Public Trust Doctrine

In an ongoing effort to inform the public and water community alike, this is the second in a four- part 2014 series related to the Colorado Public Trust Doctrine (PTD) issue. For reference, a four-part series ran in 2013 as well. Recently, Initiatives 75 (Right to Local Self-Government) and 89 (Local Government Regulation of Environment) were cleared for signature collection. This means that two of the 2014 ballot initiatives of great concern to Colorado's water community will take the next step towards the 2014 ballot. Each Initiative will require 86,105 valid signatures to be placed on the ballot for the November election. Colorado Water Congress indicated that Initiative's 75 and 89 are just as much a threat to Colorado's water resources as Initiative 103 (Public Trust Doctrine) and should be taken seriously. Initiative 103, which sought to establish a right to clean air, clean water, and natural resources in the state, was recently denied ballot status due to a technicality.

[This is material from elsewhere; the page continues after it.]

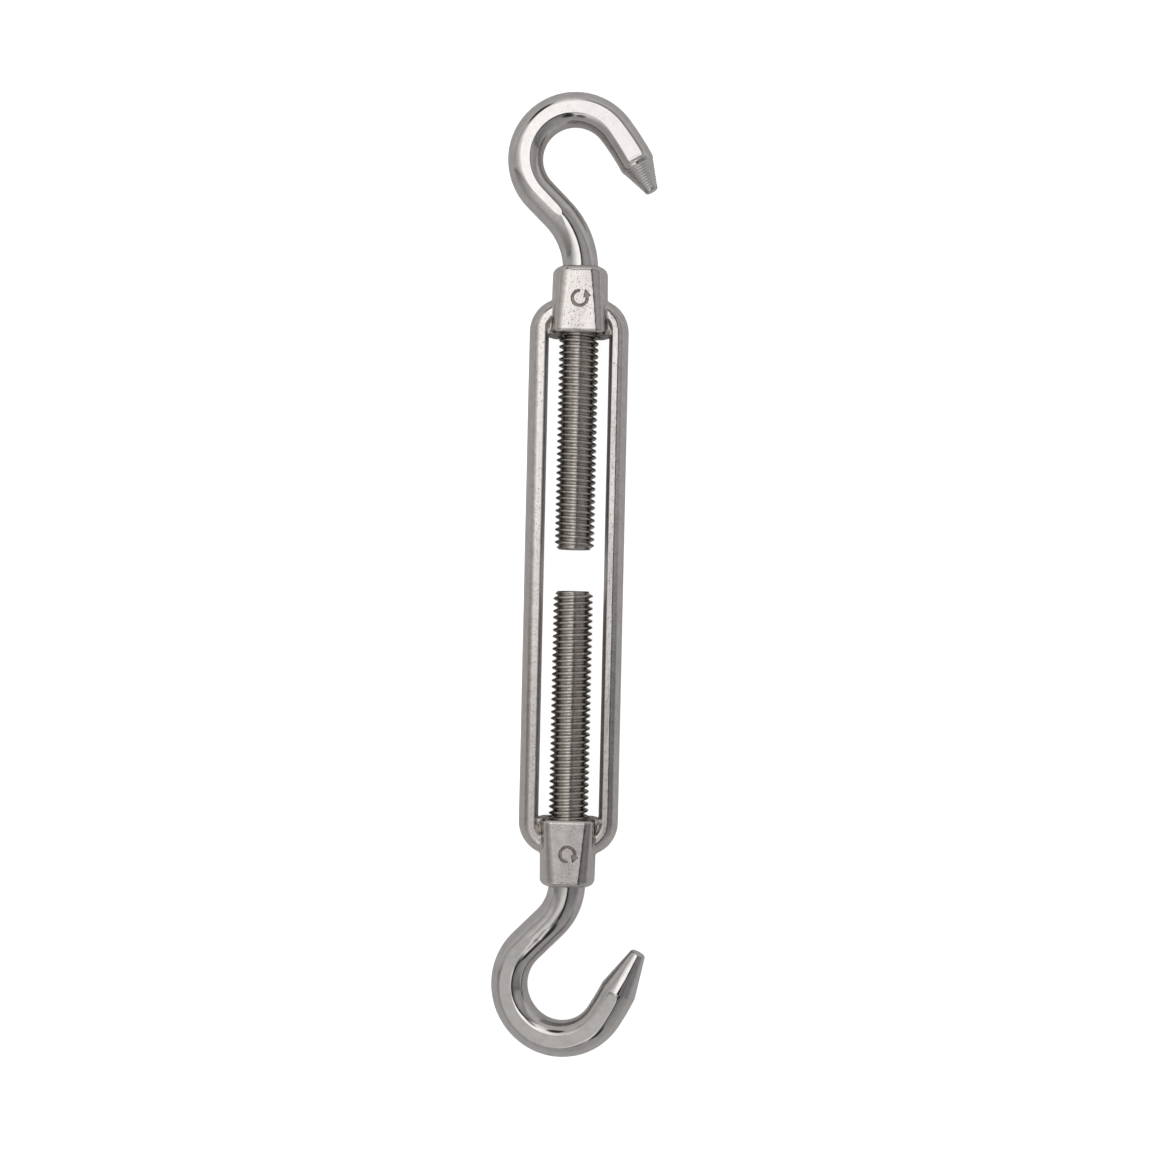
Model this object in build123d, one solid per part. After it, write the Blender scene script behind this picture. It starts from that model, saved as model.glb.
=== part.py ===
from build123d import *
from math import radians, tan
import os

# Rigging turnbuckle, M8, hook and hook, fully screwed in. The thread axis is the Y axis, +Z is up, and
# the origin is the middle of the frame. The left-hand hook points to +Y, the right-hand hook to -Y.

# M8 coarse thread
pitch = 1.25
crest_radius = 3.92                 # rolled a little under the nominal 4
root_radius = crest_radius - 0.6134 * pitch
crest_flat = pitch / 8
flank_slope = tan(radians(30))      # 60 degree thread
thread_clearance = 0.10             # between the two threads
ridge_sink = 0.12                   # how far a thread ridge runs into its core
spare_turns = 2                     # turns that a ridge runs past what it is cut to

# frame: one casting with two tapped bosses and two rails
frame_length = 122.2
boss_length = 13.3
boss_depth = 12.6
boss_outer_width, boss_outer_flat = 10.9, 6.9
boss_inner_width, boss_inner_flat = 11.3, 9.2
boss_end_radius = 1.0
boss_edge_radius = 0.8              # along the sides of the flat faces
boss_spare = 1.0                    # how much taller the boss is drawn before its faces are cut
slot_half_width = 5.9
frame_half_width = 9.84
shoulder_radius = 6.7               # outer side of the rail where it turns in to the boss
shoulder_reach = 0.7                # how far the centre of that turn stands past the boss's inner end
rail_half_depth = 3.75
rail_crest = 7.3                    # distance of the rail's ridge from the thread axis
ridge_flat_in, ridge_flat_out = 0.7, 0.25
rail_nose = 0.5                     # half height of the band along the slot
rail_edge_radius = 0.25
web_length, web_half_depth = 3.6, 3.3   # what closes the gap between a boss's side and the rail beside it
bore_radius = 3.32
mouth_radius, mouth_depth = 4.05, 1.6
mark_radius, mark_width, mark_depth = 1.45, 0.5, 0.3
mark_gap, mark_head, mark_overlap = 70, 1.5, 0.06

# hooks, worked out as lying in the XY plane and pointing to +Y
thread_end = 60.2                   # where the thread stops, inside the boss mouth
neck_bend = 60.67                   # where the neck starts to lean over
lean = 45
shank_chamfer = 0.8
tip_chamfer = 0.2
flat_ramp = 14                      # run-out of the pressed flats, in degrees
core_radius, core_length, core_start = 1.5, 36.0, 9.0
core_clearance = 0.06
cutter_size, cutter_depth = 80, 12  # wider and deeper than what the flats' cutters have to clear

upper = dict(name="upper", left_hand=True, shank_end=5.4, bar=3.5, flat=3.1, neck=16.0, straight=5.39,
             bend=9.9, bend_turn=187, opening=55.5, opening_turn=8.3, taper=6.3, tip=1.25, tilt=0)
lower = dict(name="lower", left_hand=False, shank_end=2.8, bar=3.65, flat=3.1, neck=11.3, straight=7.1,
             bend=10.5, bend_turn=193, opening=65.0, opening_turn=5.3, taper=8.6, tip=1.5, tilt=-14)

along_y = Location(Plane(origin=(0, 0, 0), x_dir=(1, 0, 0), z_dir=(0, 1, 0)))
from_bottom = (Align.CENTER, Align.CENTER, Align.MIN)


def rod_along_z(radius, start, length):
    return Cylinder(radius, length, align=from_bottom).moved(Location((0, 0, start)))


def thread_ridge(outer_radius, inner_radius, widening, start, length, left_hand):
    """A helical ridge about Z. Every ridge made here is in step with the others, whatever its start."""
    first_turn = (int(start / pitch) - spare_turns) * pitch
    turns = int(length / pitch) + 2 * spare_turns + 1
    path = Helix(pitch=pitch, height=turns * pitch, radius=root_radius, lefthand=left_hand)
    outer = crest_flat / 2 + widening + flank_slope * (crest_radius - outer_radius)
    inner = crest_flat / 2 + widening + flank_slope * (crest_radius - inner_radius)
    corners = [(inner_radius, -inner), (outer_radius, -outer), (outer_radius, outer), (inner_radius, inner)]
    section = Plane(origin=(0, 0, 0), x_dir=(1, 0, 0), z_dir=(0, -1, 0)) * Polygon(*corners, align=None)
    return sweep(section, path=path, is_frenet=True).moved(Location((0, 0, first_turn)))


def flat_cutter(point, outward, height):
    """What is pressed away above a flat: it is level, and it ends in a ramp that rises outward from point."""
    slab = Box(cutter_size, cutter_size, cutter_depth, align=from_bottom)
    level = slab.moved(Location((point.X, point.Y, height)))
    ramp = Plane(origin=(point.X, point.Y, height), x_dir=outward.cross(Vector(0, 0, 1)),
                 z_dir=Vector(0, 0, 1) - outward * tan(radians(flat_ramp)))
    return level & slab.moved(ramp.location)


def threaded_shank(hook):
    start = hook["shank_end"]
    length = thread_end - start
    envelope = rod_along_z(crest_radius + thread_clearance, start, length)
    envelope = chamfer(envelope.edges().filter_by(GeomType.CIRCLE), shank_chamfer + thread_clearance)
    ridge = thread_ridge(crest_radius, root_radius - ridge_sink, 0, start, length, hook["left_hand"])
    return (rod_along_z(root_radius, start, length) + (ridge & envelope)).moved(along_y)


def bent_rod(hook):
    """The bar from the neck to the tip, with the flats pressed on both faces of the bend."""
    neck = Line((0, thread_end), (0, neck_bend))
    s_bend = JernArc(neck @ 1, neck % 1, hook["neck"], lean)
    diagonal = Line(s_bend @ 1, s_bend @ 1 + (s_bend % 1) * hook["straight"])
    bend = JernArc(diagonal @ 1, diagonal % 1, hook["bend"], -hook["bend_turn"])
    opening = JernArc(bend @ 1, bend % 1, hook["opening"], -hook["opening_turn"])
    path = Wire([neck, s_bend, diagonal, bend, opening])
    section = Plane(origin=neck @ 0, z_dir=neck % 0) * Circle(hook["bar"])
    tip = Cone(hook["bar"], hook["tip"], hook["taper"], align=from_bottom)
    tip = chamfer(tip.edges().filter_by(GeomType.CIRCLE).sort_by(Axis.Z)[-1], tip_chamfer)
    at_tip = Plane(origin=opening @ 1, z_dir=opening % 1)
    rod = sweep(section, path=path) + tip.moved(at_tip.location)

    middle = Location((bend.arc_center.X, neck_bend, 0))
    side = (cutter_size, 2 * cutter_size, cutter_size)
    near_side = Box(*side, align=(Align.MAX, Align.CENTER, Align.CENTER)).moved(middle)
    far_side = Box(*side, align=(Align.MIN, Align.CENTER, Align.CENTER)).moved(middle)
    near = flat_cutter(s_bend @ 1, (diagonal % 0) * -1, hook["flat"]) & near_side
    far = flat_cutter(opening @ 1, opening % 1, hook["flat"]) & far_side
    for cutter in (near, far):
        rod = rod - cutter - cutter.mirror(Plane.XY)
    return rod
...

Initiative 75 would strengthen “local control,” allowing local governments to adopt environmental regulations that override state laws, including the laws that limit and balance local governments’ regulation of water facilities. Initiative 89 would combine this local control theme with a Public Trust Doctrine, declaring “common property” in Colorado’s water and environment and obligating state and local government to conserve these resources as trustees. As Justice Gregory Hobbs stated, “Initiative 89 would upend the existing regulatory balance and thrust private property owners and governments into an uncertain future.”